Substance abuse and dependency is avoidant behavior used by sexual abuse victims to escape the pain and unwanted emotions associated with abuse. Because alcohol and other drugs are physically addictive, the progression of use leads to self-destructive consequences. Most studies that look at long-term conseqences of child sexual abuse find that substances are used at much higher rates. The likelihood of drug abuse is said to be 10 times higher for someone who has experienced child sexual abuse (Brierre and Rutz, 1987). Alcohol and drugs are also used to self-medicate symptoms of PTSD, depression, and anxiety.

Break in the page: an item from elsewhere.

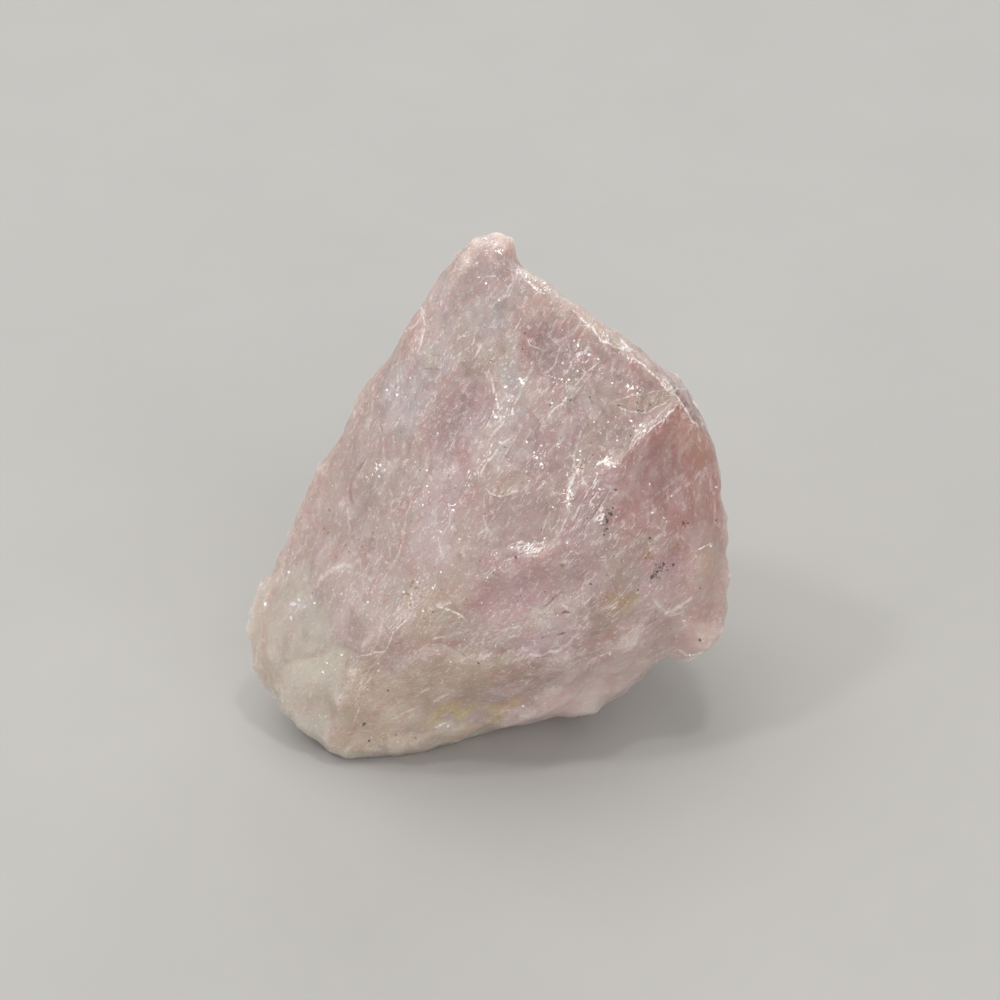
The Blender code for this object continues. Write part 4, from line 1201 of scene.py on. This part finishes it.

The Adverse Childhood Experiences Study shows that children who have been sexually abused are much more likely to develop addictions.

Addiction may be defined as anything that compulsively occupies the mind in a way that results in negative life consequences. The person is no longer able to control the substance. Drugs of choice are used habitually and compulsively and have life-altering and life-threatening consequences. Examples are alcohol, cocaine, heroin, methamphatamine, marijuana, narcotic pain medications, and tobacco. 

Activities can also be addictions, and these are called process addictions because they involve behavioral choices instead of ingesting a substance into the system. Examples: 
  • Sexual addiction
  • Relationship addiction
  • Gambling
  • Computer or internet addiction
  • Work
  • Shopping
  • Sports

The human being can become addicted to almost any behavior or substance. William Glasser (1976 ) talked about positive addictions, such as running and meditation, which are effective coping strategies that result in positive consequences.